Latitude/Longitude: -33.62291, -70.58823
We were asked to design a Church for a poor community in a peripheral neighborhood of Santiago. Being new to this kind of challenge, the first question that arises is: how do you think a Church? How do you project this? A great coincidence brought a young theologist to our office, she wanted us to design her house.
She told us:
“The church is the shape of the community.” This community is joyful, generous and hard working. They want a circular space, where the altar is closer to the people, with wide aisles to meet and chat, they don’t want it to look like a little house, but to actually have the appearance of a temple.
The architectonic gesture that shapes the church, seeks to drive us, wrap us and connect us with the divine. The shape is generated by a single ascending wall that wraps on itself without closing completely, but opening towards the light, as Father God’s hands lovingly welcoming his community.

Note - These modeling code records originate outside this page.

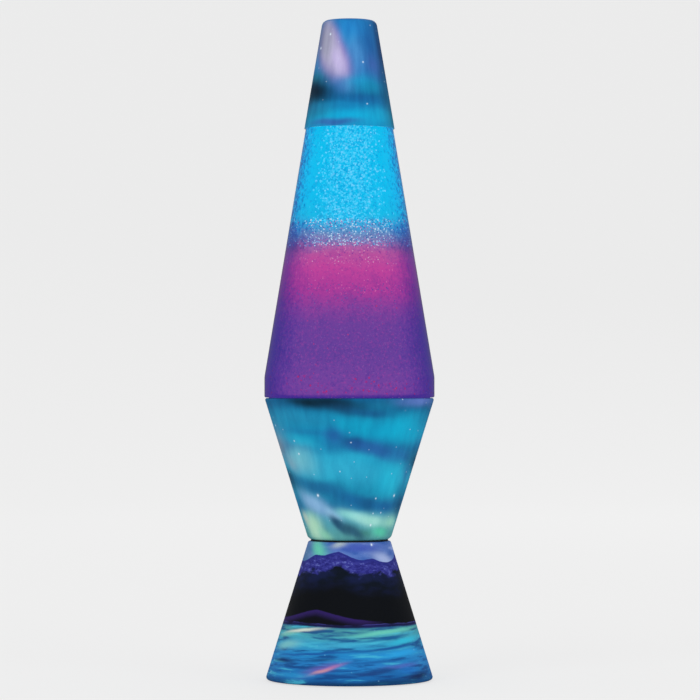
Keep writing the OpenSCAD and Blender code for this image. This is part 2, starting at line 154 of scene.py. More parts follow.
def rounded(path, steps=10):
    """An outline through (radius, height, rounding) corners, each rounded by an arc."""
    points = [path[0][:2]]
    for before, here, after in zip(path, path[1:], path[2:]):
        corner, rounding = np.array(here[:2], float), here[2]
        if rounding == 0:
            points.append(tuple(corner))
            continue
        u = unit(np.array(before[:2]) - corner)
        v = unit(np.array(after[:2]) - corner)
        half = math.acos(float(u @ v)) / 2
        centre = corner + unit(u + v) * rounding / math.sin(half)
        first = corner + u * rounding / math.tan(half) - centre
        last = corner + v * rounding / math.tan(half) - centre
        start = math.atan2(first[1], first[0])
        turn = math.atan2(first[0] * last[1] - first[1] * last[0], float(first @ last))
        points += arc(centre, rounding, start, start + turn, steps)
    points.append(path[-1][:2])
    return points


def densified(points, step=4.0):
    """The same outline with points at most step apart."""
    out = [points[0]]
    for a, b in zip(points, points[1:]):
        count = max(1, math.ceil(math.dist(a, b) / step))
        out += [tuple(np.array(a) + (np.array(b) - a) * k / count) for k in range(1, count + 1)]
    return out


def turned(strips, closed=True, around=AROUND, ripple=None):
    """A mesh made by turning outline strips about Z. Each strip's faces take the material of its number.

    ripple(radius, height, angles) gives the radii round one ring of a piece that isn't quite round.
    """
    points, skins = [], []
    for skin, strip in enumerate(strips):
        points += strip
        skins += [skin] * len(strip)
    angles = np.arange(around) * 2 * math.pi / around
    verts, rings = [], []
    for r, z in points:
        first = len(verts)
        if r < ON_AXIS:
            verts.append((0, 0, z * MM))
            rings.append([first] * around)
            continue
        radii = ripple(r, z, angles) if ripple else np.full(around, r)
        verts += [(q * math.cos(a) * MM, q * math.sin(a) * MM, z * MM) for q, a in zip(radii, angles)]
        rings.append(list(range(first, first + around)))
    faces, face_skins = [], []
    last = len(points) - 1
    pairs = [(k, k + 1) for k in range(last)] + [(last, 0)] * closed
    for low, high in pairs:
        for j in range(around):
            k = (j + 1) % around
            corners = [rings[low][j], rings[low][k], rings[high][k], rings[high][j]]
            face = list(dict.fromkeys(corners))
            if len(face) > 2:
                faces.append(face)
                face_skins.append(skins[low])
    mesh = bpy.data.meshes.new("turned")
    mesh.from_pydata(verts, [], faces)
    mesh.polygons.foreach_set("material_index", face_skins)
    bm = bmesh.new()
    bm.from_mesh(mesh)
    bmesh.ops.remove_doubles(bm, verts=bm.verts, dist=1e-7)
    bmesh.ops.recalc_face_normals(bm, faces=bm.faces)
    bm.to_mesh(mesh)
    bm.free()
    return mesh


def smooth(mesh, angle=SHARP):
    """Smooth shading, with folds steeper than angle left crisp."""
    mesh.shade_smooth()
    mesh.set_sharp_from_angle(angle=angle)


def piece(name, mesh, materials, body, stands_for):
    """Adds a mesh as a piece of the lamp."""
    smooth(mesh)
    for material in materials:
        mesh.materials.append(material)
    ob = bpy.data.objects.new(name, mesh)
    bpy.context.collection.objects.link(ob)
    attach(ob, body)
    if stands_for:
        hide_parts(*stands_for)
    return ob


def cut_round(ob, centre, axis, radius, length):
    """Cuts a round hole through a piece and applies it."""
    bpy.ops.mesh.primitive_cylinder_add(vertices=64, radius=radius * MM, depth=length * MM)
    tool = bpy.context.object
    tool.location = Vector(centre) * MM
    tool.rotation_euler = Vector(axis).to_track_quat("Z", "Y").to_euler()
    cut = ob.modifiers.new("hole", "BOOLEAN")
    cut.object, cut.operation, cut.solver = tool, "DIFFERENCE", "EXACT"
    depsgraph = bpy.context.evaluated_depsgraph_get()
    cut_mesh = bpy.data.meshes.new_from_object(ob.evaluated_get(depsgraph))
    ob.modifiers.clear()
    ob.data = cut_mesh
    smooth(ob.data)
    bpy.data.objects.remove(tool)


def dress(node, material, bevel=0.12):
    """Gives a CAD node its material, and softens its machined edges by bevel millimetres."""
    ob = nodes[node]
    ob.data.materials.clear()
    ob.data.materials.append(material)
    weld = ob.modifiers.new("weld", "WELD")
    weld.merge_threshold = 1e-6
    if bevel:
        edge = ob.modifiers.new("edge", "BEVEL")
        edge.width, edge.segments, edge.limit_method = bevel * MM, 2, "ANGLE"
        edge.angle_limit = SHARP
        edge.harden_normals = False
    normals = ob.modifiers.new("normals", "WEIGHTED_NORMAL")
    normals.keep_sharp = True


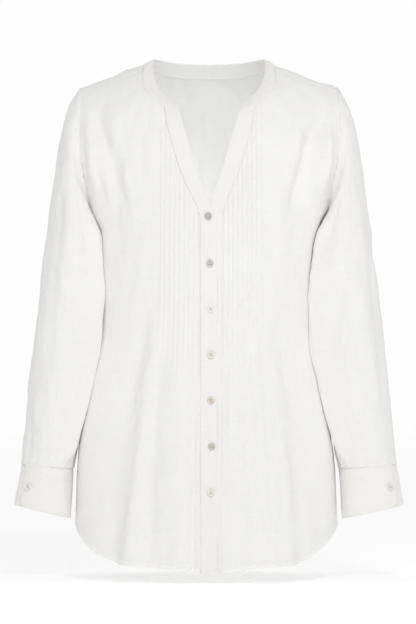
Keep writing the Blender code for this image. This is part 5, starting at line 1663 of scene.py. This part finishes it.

Two voids are created: the inside void for prayer, and the open void at the atrium, where meetings happen. These voids are connected by a path that starts at the base of the bell tower and continues towards the highest point of the church. Here, these different magnitudes flow and converse.
The atrium has the geographic magnitude of the Andean landscape, and also carries a divine magnitude. It makes a vertical dimension appear from the urban space, within the context of a short building’s area. At the same time, the bell tower turns into a milestone of the neighborhood, easily noticed from afar. The assembly, interior void where the rite of Mass happens, is a serene, silent and centered space.